● DIRECTIVE: Where the string "parts" occurs in the material below, report the whole line.

● RECORDS PROVIDED:
§

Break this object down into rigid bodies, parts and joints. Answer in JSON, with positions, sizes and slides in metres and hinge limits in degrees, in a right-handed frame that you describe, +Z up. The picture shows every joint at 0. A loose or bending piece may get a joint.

§

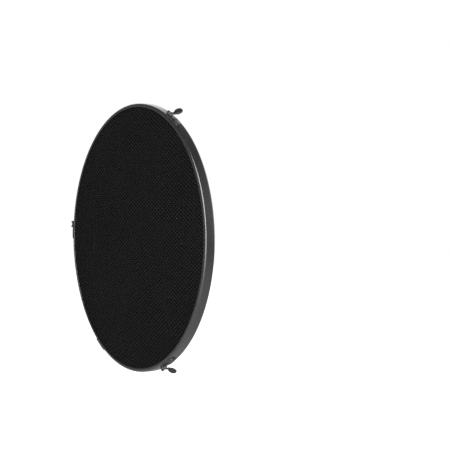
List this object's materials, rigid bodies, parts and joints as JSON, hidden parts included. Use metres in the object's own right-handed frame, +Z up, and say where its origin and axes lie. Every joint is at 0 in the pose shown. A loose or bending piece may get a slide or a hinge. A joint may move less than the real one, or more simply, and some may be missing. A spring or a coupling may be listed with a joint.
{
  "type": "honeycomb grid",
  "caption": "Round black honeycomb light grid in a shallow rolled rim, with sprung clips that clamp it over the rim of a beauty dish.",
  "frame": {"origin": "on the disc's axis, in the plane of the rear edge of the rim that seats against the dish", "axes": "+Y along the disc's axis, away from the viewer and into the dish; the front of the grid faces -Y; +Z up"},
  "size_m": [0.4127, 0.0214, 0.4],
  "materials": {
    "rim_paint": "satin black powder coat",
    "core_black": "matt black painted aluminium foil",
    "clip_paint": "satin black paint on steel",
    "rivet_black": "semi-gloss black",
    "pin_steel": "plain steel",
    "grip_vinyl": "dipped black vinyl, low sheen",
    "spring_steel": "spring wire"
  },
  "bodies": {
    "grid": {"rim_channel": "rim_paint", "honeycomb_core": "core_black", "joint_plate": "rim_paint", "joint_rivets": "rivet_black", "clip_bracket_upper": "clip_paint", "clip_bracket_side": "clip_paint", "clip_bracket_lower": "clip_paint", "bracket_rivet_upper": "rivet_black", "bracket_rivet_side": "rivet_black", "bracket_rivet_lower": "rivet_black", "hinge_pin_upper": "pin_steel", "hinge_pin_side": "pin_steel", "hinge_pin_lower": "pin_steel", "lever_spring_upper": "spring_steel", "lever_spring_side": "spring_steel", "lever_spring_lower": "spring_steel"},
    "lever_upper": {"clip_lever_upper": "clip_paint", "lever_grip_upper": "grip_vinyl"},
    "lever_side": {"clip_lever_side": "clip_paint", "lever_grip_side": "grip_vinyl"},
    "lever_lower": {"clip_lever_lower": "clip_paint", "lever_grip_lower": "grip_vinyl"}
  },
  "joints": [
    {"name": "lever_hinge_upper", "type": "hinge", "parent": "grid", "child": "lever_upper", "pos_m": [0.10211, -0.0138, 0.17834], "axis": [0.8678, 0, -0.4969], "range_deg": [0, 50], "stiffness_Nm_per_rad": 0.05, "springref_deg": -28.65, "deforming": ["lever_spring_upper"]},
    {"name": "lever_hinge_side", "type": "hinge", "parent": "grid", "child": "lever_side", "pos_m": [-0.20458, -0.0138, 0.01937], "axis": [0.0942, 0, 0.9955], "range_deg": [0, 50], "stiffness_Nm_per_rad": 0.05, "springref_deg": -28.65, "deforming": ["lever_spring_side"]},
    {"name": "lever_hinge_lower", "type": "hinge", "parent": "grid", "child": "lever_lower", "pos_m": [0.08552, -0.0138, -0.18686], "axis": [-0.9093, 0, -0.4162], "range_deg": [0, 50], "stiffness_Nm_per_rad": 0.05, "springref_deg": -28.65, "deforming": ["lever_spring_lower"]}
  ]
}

§

● TASK RESULT:
Break this object down into rigid bodies, parts and joints. Answer in JSON, with positions, sizes and slides in metres and hinge limits in degrees, in a right-handed frame that you describe, +Z up. The picture shows every joint at 0. A loose or bending piece may get a joint.
List this object's materials, rigid bodies, parts and joints as JSON, hidden parts included. Use metres in the object's own right-handed frame, +Z up, and say where its origin and axes lie. Every joint is at 0 in the pose shown. A loose or bending piece may get a slide or a hinge. A joint may move less than the real one, or more simply, and some may be missing. A spring or a coupling may be listed with a joint.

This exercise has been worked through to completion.